About duck hunting at Henderson Lake, he said, “It’s very hit or miss. If you can find a good little hole before the crowd gets there, it can be good.”
Denise, an electrician who works for E.P. Breaux Electric Inc., used to shoot ducks and doves with a Beretta A400 shotgun loaded with 2 ¾-inch No. 6 shotgun shells. Now he favors a Benelli Field M2 20-gauge shotgun, which is light, durable and the backbone of the gun manufacturer’s semi-auto line.
“I hung up the 12-gauge a few years ago. I started shooting that (Benelli) and I can’t break away from it. It’s nice. I had bought it for doves, mostly, and hunted the whole season. I brought it to Oklahoma to duck hunt with it. That works just fine,” he said.
One of his deer hunting highlights this season unfolded during the last week of November during one of his trips to Texas. He shot his biggest-ever bowhunting buck — an 8-pointer — in the Lone Star State.
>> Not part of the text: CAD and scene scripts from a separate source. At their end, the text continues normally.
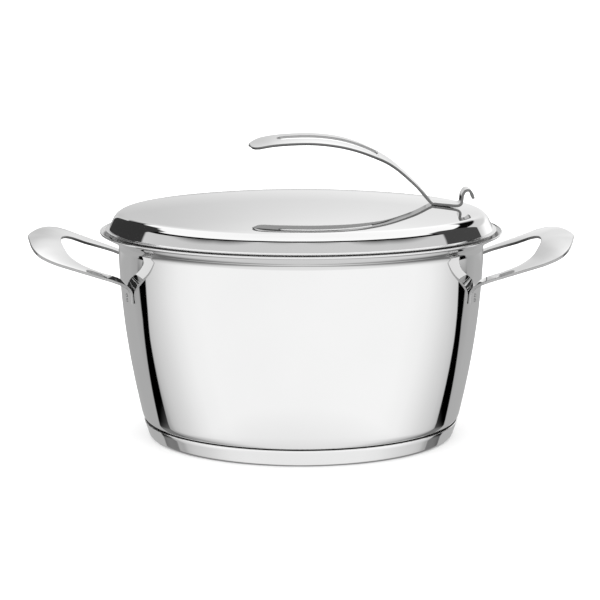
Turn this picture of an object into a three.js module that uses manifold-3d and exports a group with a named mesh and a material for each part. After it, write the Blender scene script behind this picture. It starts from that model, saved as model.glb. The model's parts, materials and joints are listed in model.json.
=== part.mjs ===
// Stainless steel soup tureen: a flared pot with a sandwich base, two looped side handles,
// and a domed lid with a cantilevered strap handle that ends in a hook.
// Millimetres, +Z up. The origin is the middle of the base underside. The side handles lie on the X axis.

import * as THREE from "three";
import { mergeVertices } from "three/addons/utils/BufferGeometryUtils.js";
import Module from "manifold-3d";

const wasm = await Module();
wasm.setup();

// ---- driving dimensions ----
const ROUND_STEPS = 60;              // facets round the pot and the lid

// pot wall: the outer radius bulges gently between the base and the waist
const WAIST_RADIUS = 121;
const WAIST_HEIGHT = 118;
const WALL_SPAN = 106.8;
const WALL_TAPER = 4.5;
const WALL_BULGE = 11.2;
const POT_SHEET = 0.9;
const POT_FLOOR = 7;                 // underside of the pot's own floor
const POT_CORNER = 12;               // radius between floor and wall
const FLARE_START = 126.4;
const FLARE_RADIUS = 6.5;
const FLARE_ANGLE = 63;              // how far the flare turns outwards, degrees
const LIP_RADIUS = 133.4;
const LIP_ROLL = 1.4;                // the last turn up at the lip

// sandwich base
const CAP_SHEET = 0.8;
const CAP_FLAT = 99.4;
const CAP_CORNER = 3;
const CAP_TOP = 10.6;
const CAP_TOP_RADIUS = 105.2;
const CORE_TOP = 7;
const CORE_GAP = 0.1;

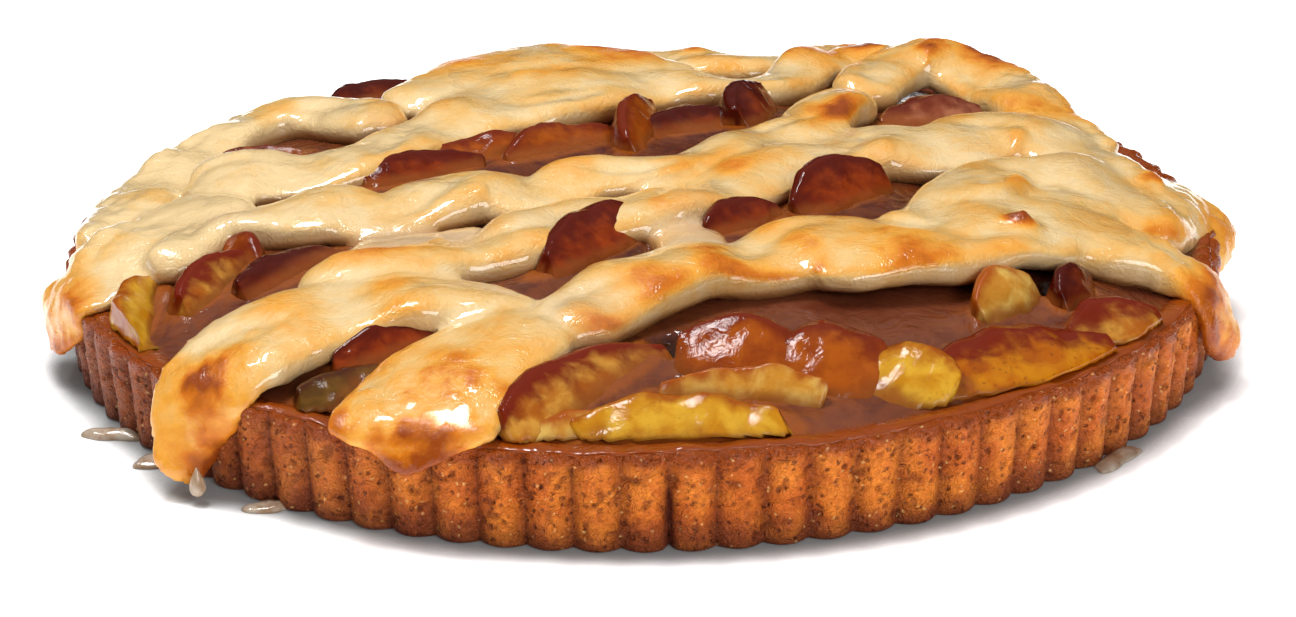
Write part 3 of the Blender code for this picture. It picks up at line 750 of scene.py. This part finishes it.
@dataclass
class CrustShell:
    """The fluted cup that was pressed into the tin."""

    columns_per_flute: int = 16
    wall_rows: int = 30
    edge_rounding: float = 1.2
    inner_foot: float = 14.0    # height of the one ring between the rim and the floor inside
    pit_depth: float = 0.75
    dent: float = 0.26
    crack_angle: float = 1.5 * math.pi + 0.036
    crack_width: float = 0.005  # as an angle
    crack_depth: float = 1.6

    def profile(self) -> np.ndarray:
        """Rows of radius, height and the flutes' share, from under the foot to the floor inside."""
        foot = RIM_RADIUS - BASE_NARROWING
        turn = np.linspace(0.0, math.pi / 2.0, 4)[:-1]
        corner = np.column_stack([foot - FOOT_ROUNDING * (1 - np.sin(turn)),
                                  FOOT_ROUNDING * (1 - np.cos(turn)), np.ones(3)])
        t = np.linspace(0.0, 1.0, self.wall_rows)
        wall = np.column_stack([foot + BASE_NARROWING * t,
                                FOOT_ROUNDING
                                + (WALL_HEIGHT - self.edge_rounding - FOOT_ROUNDING) * t,
                                np.ones(self.wall_rows)])
        turn = np.linspace(0.0, math.pi / 2.0, 5)[1:]
        edge = np.column_stack([RIM_RADIUS - self.edge_rounding * (1 - np.cos(turn)),
                                WALL_HEIGHT - self.edge_rounding * (1 - np.sin(turn)), np.ones(4)])
        across = np.linspace(RIM_RADIUS - self.edge_rounding, INNER_RADIUS, 6)[1:]
        share = (across - INNER_RADIUS) / (RIM_RADIUS - self.edge_rounding - INNER_RADIUS)
        top = np.column_stack([across, np.full(5, WALL_HEIGHT), share])
        inside = [(INNER_RADIUS, self.inner_foot, 0.0), (INNER_RADIUS, FLOOR_THICKNESS, 0.0)]
        under = [(foot - 12.0, 0.0, 0.0)]
        return np.vstack([under, corner, wall, edge, top, inside])

    def build(self) -> bpy.types.Object:
        """Turn the profile round the axis with its wall pressed into flutes.

        The flute's depth at an angle is the depth times 1 - |cos(half the flutes times the
        angle)| to the power 0.8. Pits, dents and a worn rim come from noise over the wall, and
        a crack at one angle is the bell curve of the angle away from it, low on the wall.
        """
        profile = self.profile()
        angle = np.linspace(0.0, 2.0 * math.pi, FLUTES * self.columns_per_flute, endpoint=False)
        sway = 0.25 * value_noise(around_axis(angle) * 10.0, 3.0, 5)
        flute = 1.0 - np.abs(np.cos(FLUTES * (angle + sway * 0.012) / 2.0)) ** 0.8
        radius, height, share = (profile[:, k][:, None] for k in range(3))
        crack = np.exp(-((angle - self.crack_angle) / self.crack_width) ** 2)
        crack = crack[None, :] * (1.0 - smooth_step((height - 9.0) / 8.0)) * share
        inset = FLUTE_DEPTH * flute[None, :] * share + self.crack_depth * crack
        x, y = (radius - inset) * np.cos(angle), (radius - inset) * np.sin(angle)
        points = np.stack([x, y, height + 0.0 * x], axis=-1).reshape(-1, 3)
        out = points / np.maximum(np.hypot(points[:, 0], points[:, 1]), 1.0)[:, None]
        out[:, 2] = 0.0
        on_wall = smooth_step((points[:, 2] - 0.4) / 1.5) * (share + 0.0 * x).reshape(-1)
        pits = smooth_step((value_noise(points, 1.5, 11) - 0.35) / 0.45) * on_wall
        dents = self.dent * fractal(points, 6.0, 17) + self.dent * fractal(points, 2.0, 23)
        points += out * ((dents - self.pit_depth * pits) * on_wall)[:, None]
        rim = smooth_step((points[:, 2] - 18.5) / 3.0) * smooth_step(
            (np.hypot(points[:, 0], points[:, 1]) - INNER_RADIUS + 1.0) / 2.0)
        points[:, 2] += rim * rim_wave(points)
        # Painted shade: darker colour down the flutes' grooves and in the crack; the scorched foot
        # joins the same mark
        shade_and_scorch = (flute[None, :] ** 1.3 * share).reshape(-1) * 0.7
        scorched = 0.55 + 0.45 * fractal(points, 8.0, 3)
        scorched = (1.0 - smooth_step(points[:, 2] / 2.6)) * scorched
        shade_and_scorch = np.clip(np.maximum(shade_and_scorch, scorched) + crack.reshape(-1), 0.0, 1.0)
        gloss = np.clip(smooth_step((points[:, 2] - 18.0 - 1.6 * fractal(points, 6.0, 41)) / 3.0),
                        0.0, 1.0)
        skin = Skin(leaned(points).reshape(len(profile), -1, 3), np.array([0.0, 0.0, 0.0]),
                    np.array([0.0, 0.0, FLOOR_THICKNESS]))
        # Marks: painted shade in the grooves and crack with the scorched foot, the rim, and painted
        # shade in the pits
        marks = {"shade_and_scorch": np.append(shade_and_scorch, [0.5, 0.5]), "rim": np.append(gloss, [0.0, 0.0]),
                 "pit_shade": np.append(pits, [0.0, 0.0])}
        return new_piece("fluted_crust", skin.points(), skin.faces(), marks)

    def place(self) -> None:
        """Build the cup and dress it in short crust."""
        place_piece(self.build(), CrustFinish().material(), "shell_crust", "crust_shell")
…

Denise also bagged a good-sized doe Oct. 31 on family property in the marsh he grew up hunting and fishing, starting around age 5, with his father at Avery Island. A pipeline that has paid off in the past cha-chinged again for the native outdoorsman, who posted Oct. 31 on his Facebook page after the hunt with Avery Derouen and Dylan Cagnina: “Hunted back home this weekend and as usual the old pipeline was on fire.”
“I’ve been hunting there my whole life. That’s where I learned to hunt deer and ducks. That’s where it all started,” Denise said last week about Avery Island.
The Highland Baptist Christian School graduate undoubtedly is one of those kindred souls born shotgun in one hand and a fishing rod in the other. The Teche Area has beaucoup outdoorsmen who have ramped up their passion for the outdoors as they reach their late teens or into their 20s, like Denise, Broussard, Derouen and Cagnina. The local list of young outdoorsmen who prefer to be hunting or fishing more than anything else includes but sure isn’t limited to Saint Schwing, Hunter Neuville, Andre Weber, Charlie Gaspard, Austin Theriot, Braxton Resweber, Brennon Bourgeois, Jack Cousin, Brad Romero and Dylan Trim.
Who wouldn’t want to go to work after dark-thirty and stay on the job until the customer satisfies his or her desire to stick an arrow in redfish, sheepshead and garfish? That’s Denise, who got his charter boat captain’s license last year and spends as much time as possible assisting his father run bowfishing (or sight fishing for redfish) charters.
His bowfishing zeal probably stems from his affinity to bowhunting. He absolutely loves bowfishing and has years of experience. It’s at its best now through August, he said, with a lull in the action during the fall months.
A compound bow in his hands is as natural as a rifle, shotgun or fishing rod, a sure sign there are more outdoors adventures — making moments and memories — ahead this season, then throughout the spring and summer at Avery Island, around Hopedale, in Texas and Oklahoma, everywhere in between and, of course, Henderson Lake. Look out, woodies.